━━ Dataset content ━━

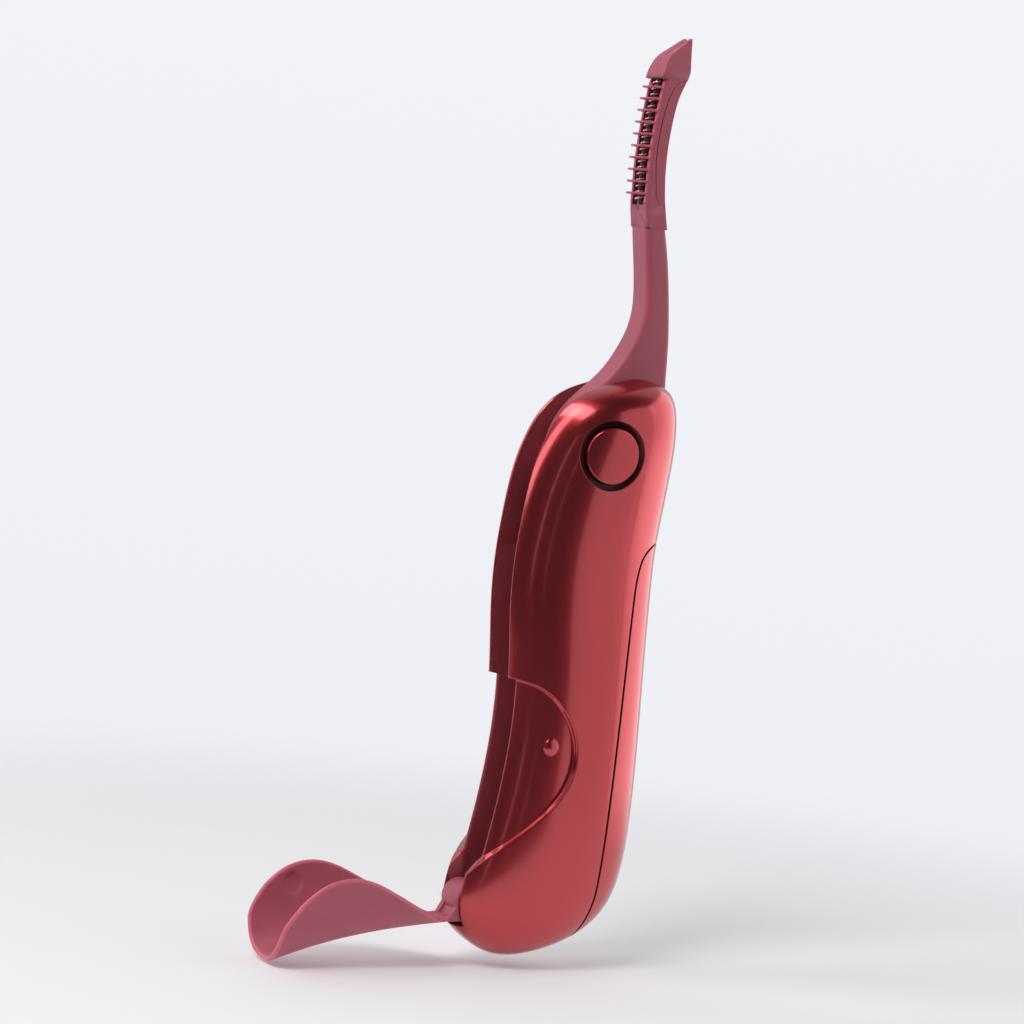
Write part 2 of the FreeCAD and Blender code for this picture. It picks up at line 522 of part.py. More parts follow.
# fins: rounded plates across the front of the recess, tied by two side rails
fz = [42.85 + i * (60.3 - 42.85) / (FIN_COUNT - 1) for i in range(FIN_COUNT)]
cf = pchip([p[1] for p in COMB_FRONT], [p[0] for p in COMB_FRONT])
fins = rails
bore = tube(PATH, 0.0, 1.12)
for z in fz:
    y = cf(z)
    el = Part.Ellipse(V(0, 0, 0), 2.42, 2.2).toShape()
    plate = Part.Face(Part.Wire([el])).extrude(V(0, 0, FIN_T))
    plate = plate.fuse(box(-2.42, 2.42, 0, 0.55, 0, FIN_T)).cut(box(-4, 4, 0.55, 4, -1, 2))
    plate.rotate(V(0, 0, 0), V(1, 0, 0), 3.0)
    plate.translate(V(0, y, z - FIN_T / 2))
    fins = fins.fuse(plate)
fins = fins.cut(bore)
put("comb_fins", one(fins))
put("heater_core", core)

# resistance wire wound on the core
pe = edge(PATH[1:-1], 0.0)
pz = [p[1] for p in PATH]
pf = pchip(pz, [p[0] for p in PATH])
turns, R, r = 20, 0.78, 0.19
za, zb = 41.3, 61.3
n = turns * 12
pts = []
for i in range(n + 1):
    z = za + (zb - za) * i / n
    a = 2 * math.pi * turns * i / n
    pts.append(V(R * math.cos(a), pf(z) + R * math.sin(a), z))
bs = Part.BSplineCurve()
bs.interpolate(pts)
we = bs.toShape()
c = Part.Wire([Part.makeCircle(r, pts[0], bs.tangent(bs.FirstParameter)[0])])
coil = Part.Wire([we]).makePipeShell([c], True, True)
put("heater_coil", coil)

# ------------------------------------------------------------------ reports
def folded(s, a):
    t = s.copy()
    t.rotate(V(0, 0, 0) + ORIGIN, V(1, 0, 0), a)
    return t


lo = min(o.BoundBox.ZMin for o in OUT.values())
hi = max(o.BoundBox.ZMax for o in OUT.values())
print("overall z %.2f .. %.2f" % (lo, hi), "y", min(o.BoundBox.YMin for o in OUT.values()), max(o.BoundBox.YMax for o in OUT.values()),
      "x", min(o.BoundBox.XMin for o in OUT.values()), max(o.BoundBox.XMax for o in OUT.values()))
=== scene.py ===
import json
import math

import bmesh
import bpy
import numpy as np
from mathutils import Matrix, Vector


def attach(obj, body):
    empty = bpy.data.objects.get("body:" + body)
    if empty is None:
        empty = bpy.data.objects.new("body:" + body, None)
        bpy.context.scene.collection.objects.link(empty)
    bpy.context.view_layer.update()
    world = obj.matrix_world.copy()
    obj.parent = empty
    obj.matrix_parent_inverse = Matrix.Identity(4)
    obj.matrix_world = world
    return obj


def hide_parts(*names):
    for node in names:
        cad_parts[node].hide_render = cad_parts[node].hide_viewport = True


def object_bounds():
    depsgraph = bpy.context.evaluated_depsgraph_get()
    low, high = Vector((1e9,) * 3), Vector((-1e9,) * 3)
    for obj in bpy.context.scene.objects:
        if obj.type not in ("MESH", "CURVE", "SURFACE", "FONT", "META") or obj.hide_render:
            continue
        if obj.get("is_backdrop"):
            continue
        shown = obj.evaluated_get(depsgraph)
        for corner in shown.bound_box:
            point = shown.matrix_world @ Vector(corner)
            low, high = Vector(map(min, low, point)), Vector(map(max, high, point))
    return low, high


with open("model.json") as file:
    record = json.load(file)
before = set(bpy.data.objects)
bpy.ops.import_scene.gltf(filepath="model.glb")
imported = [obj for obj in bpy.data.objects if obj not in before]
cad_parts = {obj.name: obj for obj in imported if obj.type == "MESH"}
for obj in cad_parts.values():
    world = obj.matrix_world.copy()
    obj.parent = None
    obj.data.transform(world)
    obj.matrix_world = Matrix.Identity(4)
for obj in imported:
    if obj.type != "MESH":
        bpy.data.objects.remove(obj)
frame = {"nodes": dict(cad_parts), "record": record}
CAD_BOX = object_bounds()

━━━

What is needed>
Return what is listed above, exactly and completely.

Exercise result>
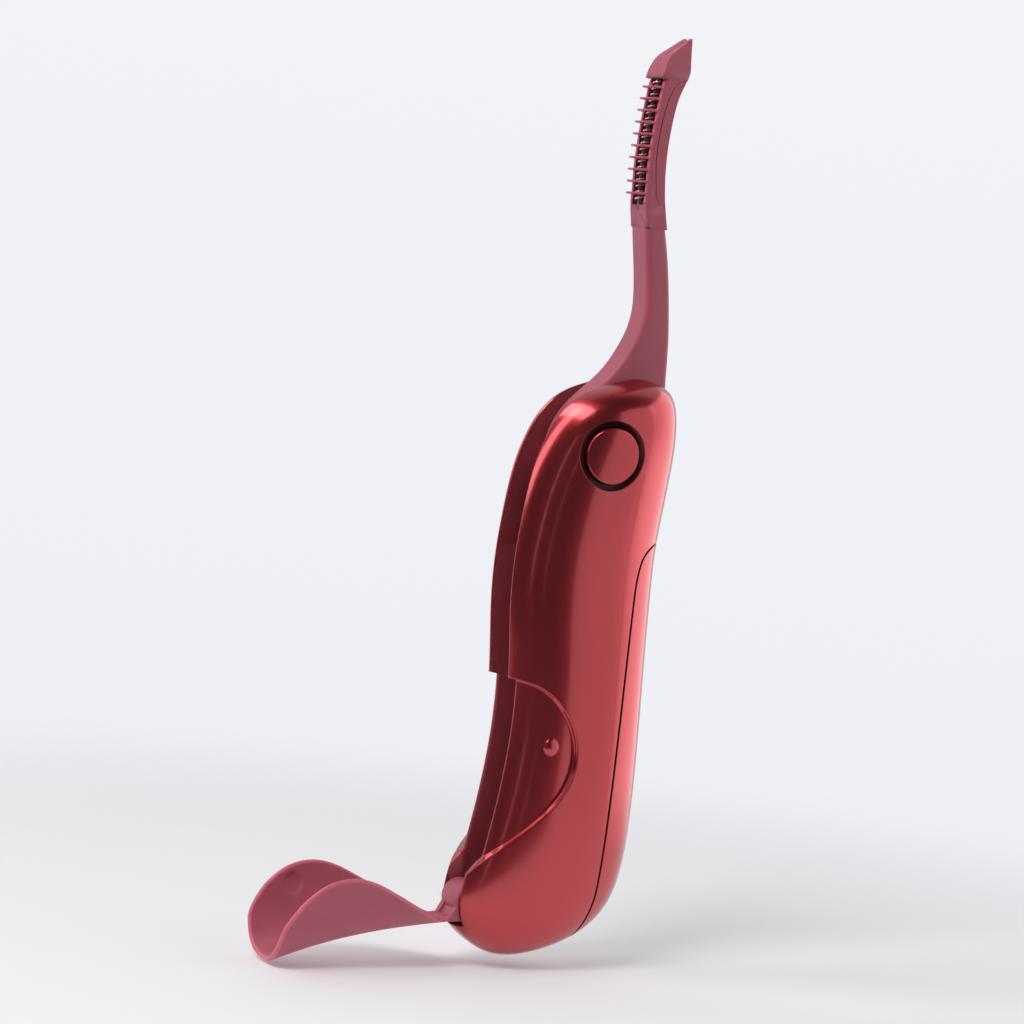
Write part 2 of the FreeCAD and Blender code for this picture. It picks up at line 522 of part.py. More parts follow.
# fins: rounded plates across the front of the recess, tied by two side rails
fz = [42.85 + i * (60.3 - 42.85) / (FIN_COUNT - 1) for i in range(FIN_COUNT)]
cf = pchip([p[1] for p in COMB_FRONT], [p[0] for p in COMB_FRONT])
fins = rails
bore = tube(PATH, 0.0, 1.12)
for z in fz:
    y = cf(z)
    el = Part.Ellipse(V(0, 0, 0), 2.42, 2.2).toShape()
    plate = Part.Face(Part.Wire([el])).extrude(V(0, 0, FIN_T))
    plate = plate.fuse(box(-2.42, 2.42, 0, 0.55, 0, FIN_T)).cut(box(-4, 4, 0.55, 4, -1, 2))
    plate.rotate(V(0, 0, 0), V(1, 0, 0), 3.0)
    plate.translate(V(0, y, z - FIN_T / 2))
    fins = fins.fuse(plate)
fins = fins.cut(bore)
put("comb_fins", one(fins))
put("heater_core", core)

# resistance wire wound on the core
pe = edge(PATH[1:-1], 0.0)
pz = [p[1] for p in PATH]
pf = pchip(pz, [p[0] for p in PATH])
turns, R, r = 20, 0.78, 0.19
za, zb = 41.3, 61.3
n = turns * 12
pts = []
for i in range(n + 1):
    z = za + (zb - za) * i / n
    a = 2 * math.pi * turns * i / n
    pts.append(V(R * math.cos(a), pf(z) + R * math.sin(a), z))
bs = Part.BSplineCurve()
bs.interpolate(pts)
we = bs.toShape()
c = Part.Wire([Part.makeCircle(r, pts[0], bs.tangent(bs.FirstParameter)[0])])
coil = Part.Wire([we]).makePipeShell([c], True, True)
put("heater_coil", coil)

# ------------------------------------------------------------------ reports
def folded(s, a):
    t = s.copy()
    t.rotate(V(0, 0, 0) + ORIGIN, V(1, 0, 0), a)
    return t


lo = min(o.BoundBox.ZMin for o in OUT.values())
hi = max(o.BoundBox.ZMax for o in OUT.values())
print("overall z %.2f .. %.2f" % (lo, hi), "y", min(o.BoundBox.YMin for o in OUT.values()), max(o.BoundBox.YMax for o in OUT.values()),
      "x", min(o.BoundBox.XMin for o in OUT.values()), max(o.BoundBox.XMax for o in OUT.values()))
=== scene.py ===
import json
import math

import bmesh
import bpy
import numpy as np
from mathutils import Matrix, Vector


def attach(obj, body):
    empty = bpy.data.objects.get("body:" + body)
    if empty is None:
        empty = bpy.data.objects.new("body:" + body, None)
        bpy.context.scene.collection.objects.link(empty)
    bpy.context.view_layer.update()
    world = obj.matrix_world.copy()
    obj.parent = empty
    obj.matrix_parent_inverse = Matrix.Identity(4)
    obj.matrix_world = world
    return obj


def hide_parts(*names):
    for node in names:
        cad_parts[node].hide_render = cad_parts[node].hide_viewport = True


def object_bounds():
    depsgraph = bpy.context.evaluated_depsgraph_get()
    low, high = Vector((1e9,) * 3), Vector((-1e9,) * 3)
    for obj in bpy.context.scene.objects:
        if obj.type not in ("MESH", "CURVE", "SURFACE", "FONT", "META") or obj.hide_render:
            continue
        if obj.get("is_backdrop"):
            continue
        shown = obj.evaluated_get(depsgraph)
        for corner in shown.bound_box:
            point = shown.matrix_world @ Vector(corner)
            low, high = Vector(map(min, low, point)), Vector(map(max, high, point))
    return low, high


with open("model.json") as file:
    record = json.load(file)
before = set(bpy.data.objects)
bpy.ops.import_scene.gltf(filepath="model.glb")
imported = [obj for obj in bpy.data.objects if obj not in before]
cad_parts = {obj.name: obj for obj in imported if obj.type == "MESH"}
for obj in cad_parts.values():
    world = obj.matrix_world.copy()
    obj.parent = None
    obj.data.transform(world)
    obj.matrix_world = Matrix.Identity(4)
for obj in imported:
    if obj.type != "MESH":
        bpy.data.objects.remove(obj)
frame = {"nodes": dict(cad_parts), "record": record}
CAD_BOX = object_bounds()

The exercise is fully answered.